Task → Print the data exactly as it is given, please.

------------------------------------------------

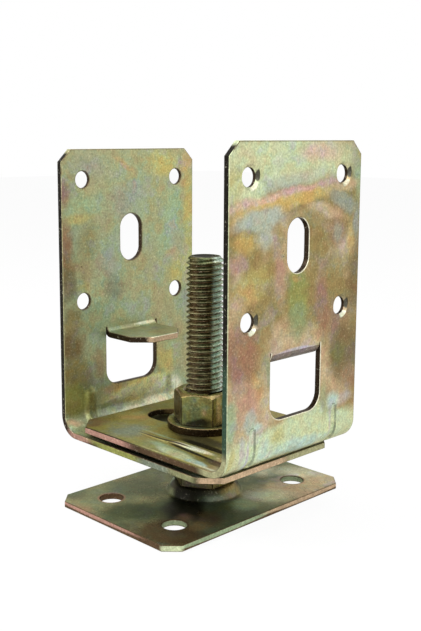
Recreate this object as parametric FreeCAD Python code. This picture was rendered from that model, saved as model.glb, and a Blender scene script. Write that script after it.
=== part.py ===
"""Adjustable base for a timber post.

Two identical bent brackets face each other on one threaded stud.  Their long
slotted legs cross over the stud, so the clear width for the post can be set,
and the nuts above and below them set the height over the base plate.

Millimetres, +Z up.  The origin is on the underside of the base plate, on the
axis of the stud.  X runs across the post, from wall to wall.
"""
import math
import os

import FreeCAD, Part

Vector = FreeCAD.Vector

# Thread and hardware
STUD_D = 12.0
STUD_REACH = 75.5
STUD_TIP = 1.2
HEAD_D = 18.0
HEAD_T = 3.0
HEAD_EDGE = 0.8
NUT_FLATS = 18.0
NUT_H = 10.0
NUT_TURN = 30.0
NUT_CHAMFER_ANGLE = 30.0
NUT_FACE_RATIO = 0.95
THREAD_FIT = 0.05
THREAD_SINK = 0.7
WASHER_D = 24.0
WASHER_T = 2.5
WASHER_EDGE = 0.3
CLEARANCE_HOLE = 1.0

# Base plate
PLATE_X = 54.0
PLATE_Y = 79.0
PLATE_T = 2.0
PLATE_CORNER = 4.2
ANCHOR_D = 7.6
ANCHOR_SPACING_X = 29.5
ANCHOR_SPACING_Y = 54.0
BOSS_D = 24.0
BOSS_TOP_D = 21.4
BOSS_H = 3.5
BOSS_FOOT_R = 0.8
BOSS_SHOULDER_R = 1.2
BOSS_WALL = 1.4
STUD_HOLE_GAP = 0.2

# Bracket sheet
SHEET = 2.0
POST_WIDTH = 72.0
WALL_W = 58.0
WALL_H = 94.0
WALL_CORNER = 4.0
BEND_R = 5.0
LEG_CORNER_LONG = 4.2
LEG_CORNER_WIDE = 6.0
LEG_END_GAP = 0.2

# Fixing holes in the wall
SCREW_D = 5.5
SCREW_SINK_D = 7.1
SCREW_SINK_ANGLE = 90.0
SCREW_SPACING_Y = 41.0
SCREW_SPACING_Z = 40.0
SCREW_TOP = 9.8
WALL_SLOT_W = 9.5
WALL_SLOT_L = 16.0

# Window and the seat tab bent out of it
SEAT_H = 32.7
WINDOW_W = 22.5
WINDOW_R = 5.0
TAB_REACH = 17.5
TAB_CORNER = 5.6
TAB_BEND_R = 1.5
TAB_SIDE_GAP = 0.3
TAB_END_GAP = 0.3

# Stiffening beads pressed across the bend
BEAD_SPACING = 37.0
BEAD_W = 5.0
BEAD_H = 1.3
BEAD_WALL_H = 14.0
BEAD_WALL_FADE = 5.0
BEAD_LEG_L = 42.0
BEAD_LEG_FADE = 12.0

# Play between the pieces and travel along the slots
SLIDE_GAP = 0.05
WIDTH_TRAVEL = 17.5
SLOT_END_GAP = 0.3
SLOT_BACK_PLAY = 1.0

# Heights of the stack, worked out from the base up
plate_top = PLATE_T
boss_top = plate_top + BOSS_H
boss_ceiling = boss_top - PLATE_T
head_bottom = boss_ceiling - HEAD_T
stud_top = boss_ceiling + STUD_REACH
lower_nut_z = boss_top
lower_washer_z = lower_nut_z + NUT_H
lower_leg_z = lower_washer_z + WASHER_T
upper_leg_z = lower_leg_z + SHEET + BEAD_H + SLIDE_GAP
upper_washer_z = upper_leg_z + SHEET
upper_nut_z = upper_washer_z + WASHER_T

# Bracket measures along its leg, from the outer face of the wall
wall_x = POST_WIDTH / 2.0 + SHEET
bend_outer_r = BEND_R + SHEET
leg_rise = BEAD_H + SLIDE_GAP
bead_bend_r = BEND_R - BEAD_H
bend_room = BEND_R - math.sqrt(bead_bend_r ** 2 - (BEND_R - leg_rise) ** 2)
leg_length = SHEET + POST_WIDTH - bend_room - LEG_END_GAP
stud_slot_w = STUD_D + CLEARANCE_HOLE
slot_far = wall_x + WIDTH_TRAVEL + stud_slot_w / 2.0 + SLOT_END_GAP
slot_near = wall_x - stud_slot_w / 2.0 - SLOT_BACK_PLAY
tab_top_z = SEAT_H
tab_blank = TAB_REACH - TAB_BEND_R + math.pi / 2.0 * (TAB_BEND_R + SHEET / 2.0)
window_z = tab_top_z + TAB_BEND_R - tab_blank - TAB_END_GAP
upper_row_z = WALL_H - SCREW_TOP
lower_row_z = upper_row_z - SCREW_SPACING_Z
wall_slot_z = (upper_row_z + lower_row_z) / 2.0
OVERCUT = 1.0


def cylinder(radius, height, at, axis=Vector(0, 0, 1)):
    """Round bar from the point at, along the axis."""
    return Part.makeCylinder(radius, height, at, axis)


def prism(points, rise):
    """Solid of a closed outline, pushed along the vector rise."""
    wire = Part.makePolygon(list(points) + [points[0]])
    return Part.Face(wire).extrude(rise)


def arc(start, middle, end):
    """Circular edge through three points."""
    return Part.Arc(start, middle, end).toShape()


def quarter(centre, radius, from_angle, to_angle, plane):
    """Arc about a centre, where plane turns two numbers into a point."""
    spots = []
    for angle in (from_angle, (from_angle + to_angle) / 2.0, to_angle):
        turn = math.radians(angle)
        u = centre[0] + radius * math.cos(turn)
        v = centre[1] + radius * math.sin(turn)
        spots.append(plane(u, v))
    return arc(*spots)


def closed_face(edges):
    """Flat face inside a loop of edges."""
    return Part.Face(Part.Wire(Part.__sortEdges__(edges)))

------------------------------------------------

Task output →
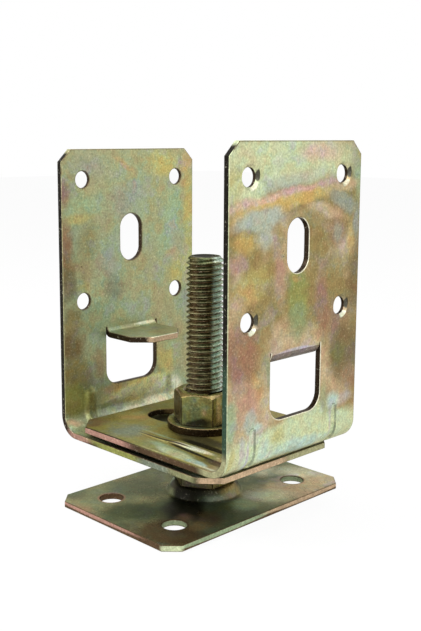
Recreate this object as parametric FreeCAD Python code. This picture was rendered from that model, saved as model.glb, and a Blender scene script. Write that script after it.
=== part.py ===
"""Adjustable base for a timber post.

Two identical bent brackets face each other on one threaded stud.  Their long
slotted legs cross over the stud, so the clear width for the post can be set,
and the nuts above and below them set the height over the base plate.

Millimetres, +Z up.  The origin is on the underside of the base plate, on the
axis of the stud.  X runs across the post, from wall to wall.
"""
import math
import os

import FreeCAD, Part

Vector = FreeCAD.Vector

# Thread and hardware
STUD_D = 12.0
STUD_REACH = 75.5
STUD_TIP = 1.2
HEAD_D = 18.0
HEAD_T = 3.0
HEAD_EDGE = 0.8
NUT_FLATS = 18.0
NUT_H = 10.0
NUT_TURN = 30.0
NUT_CHAMFER_ANGLE = 30.0
NUT_FACE_RATIO = 0.95
THREAD_FIT = 0.05
THREAD_SINK = 0.7
WASHER_D = 24.0
WASHER_T = 2.5
WASHER_EDGE = 0.3
CLEARANCE_HOLE = 1.0

# Base plate
PLATE_X = 54.0
PLATE_Y = 79.0
PLATE_T = 2.0
PLATE_CORNER = 4.2
ANCHOR_D = 7.6
ANCHOR_SPACING_X = 29.5
ANCHOR_SPACING_Y = 54.0
BOSS_D = 24.0
BOSS_TOP_D = 21.4
BOSS_H = 3.5
BOSS_FOOT_R = 0.8
BOSS_SHOULDER_R = 1.2
BOSS_WALL = 1.4
STUD_HOLE_GAP = 0.2

# Bracket sheet
SHEET = 2.0
POST_WIDTH = 72.0
WALL_W = 58.0
WALL_H = 94.0
WALL_CORNER = 4.0
BEND_R = 5.0
LEG_CORNER_LONG = 4.2
LEG_CORNER_WIDE = 6.0
LEG_END_GAP = 0.2

# Fixing holes in the wall
SCREW_D = 5.5
SCREW_SINK_D = 7.1
SCREW_SINK_ANGLE = 90.0
SCREW_SPACING_Y = 41.0
SCREW_SPACING_Z = 40.0
SCREW_TOP = 9.8
WALL_SLOT_W = 9.5
WALL_SLOT_L = 16.0

# Window and the seat tab bent out of it
SEAT_H = 32.7
WINDOW_W = 22.5
WINDOW_R = 5.0
TAB_REACH = 17.5
TAB_CORNER = 5.6
TAB_BEND_R = 1.5
TAB_SIDE_GAP = 0.3
TAB_END_GAP = 0.3

# Stiffening beads pressed across the bend
BEAD_SPACING = 37.0
BEAD_W = 5.0
BEAD_H = 1.3
BEAD_WALL_H = 14.0
BEAD_WALL_FADE = 5.0
BEAD_LEG_L = 42.0
BEAD_LEG_FADE = 12.0

# Play between the pieces and travel along the slots
SLIDE_GAP = 0.05
WIDTH_TRAVEL = 17.5
SLOT_END_GAP = 0.3
SLOT_BACK_PLAY = 1.0

# Heights of the stack, worked out from the base up
plate_top = PLATE_T
boss_top = plate_top + BOSS_H
boss_ceiling = boss_top - PLATE_T
head_bottom = boss_ceiling - HEAD_T
stud_top = boss_ceiling + STUD_REACH
lower_nut_z = boss_top
lower_washer_z = lower_nut_z + NUT_H
lower_leg_z = lower_washer_z + WASHER_T
upper_leg_z = lower_leg_z + SHEET + BEAD_H + SLIDE_GAP
upper_washer_z = upper_leg_z + SHEET
upper_nut_z = upper_washer_z + WASHER_T

# Bracket measures along its leg, from the outer face of the wall
wall_x = POST_WIDTH / 2.0 + SHEET
bend_outer_r = BEND_R + SHEET
leg_rise = BEAD_H + SLIDE_GAP
bead_bend_r = BEND_R - BEAD_H
bend_room = BEND_R - math.sqrt(bead_bend_r ** 2 - (BEND_R - leg_rise) ** 2)
leg_length = SHEET + POST_WIDTH - bend_room - LEG_END_GAP
stud_slot_w = STUD_D + CLEARANCE_HOLE
slot_far = wall_x + WIDTH_TRAVEL + stud_slot_w / 2.0 + SLOT_END_GAP
slot_near = wall_x - stud_slot_w / 2.0 - SLOT_BACK_PLAY
tab_top_z = SEAT_H
tab_blank = TAB_REACH - TAB_BEND_R + math.pi / 2.0 * (TAB_BEND_R + SHEET / 2.0)
window_z = tab_top_z + TAB_BEND_R - tab_blank - TAB_END_GAP
upper_row_z = WALL_H - SCREW_TOP
lower_row_z = upper_row_z - SCREW_SPACING_Z
wall_slot_z = (upper_row_z + lower_row_z) / 2.0
OVERCUT = 1.0


def cylinder(radius, height, at, axis=Vector(0, 0, 1)):
    """Round bar from the point at, along the axis."""
    return Part.makeCylinder(radius, height, at, axis)


def prism(points, rise):
    """Solid of a closed outline, pushed along the vector rise."""
    wire = Part.makePolygon(list(points) + [points[0]])
    return Part.Face(wire).extrude(rise)


def arc(start, middle, end):
    """Circular edge through three points."""
    return Part.Arc(start, middle, end).toShape()


def quarter(centre, radius, from_angle, to_angle, plane):
    """Arc about a centre, where plane turns two numbers into a point."""
    spots = []
    for angle in (from_angle, (from_angle + to_angle) / 2.0, to_angle):
        turn = math.radians(angle)
        u = centre[0] + radius * math.cos(turn)
        v = centre[1] + radius * math.sin(turn)
        spots.append(plane(u, v))
    return arc(*spots)


def closed_face(edges):
    """Flat face inside a loop of edges."""
    return Part.Face(Part.Wire(Part.__sortEdges__(edges)))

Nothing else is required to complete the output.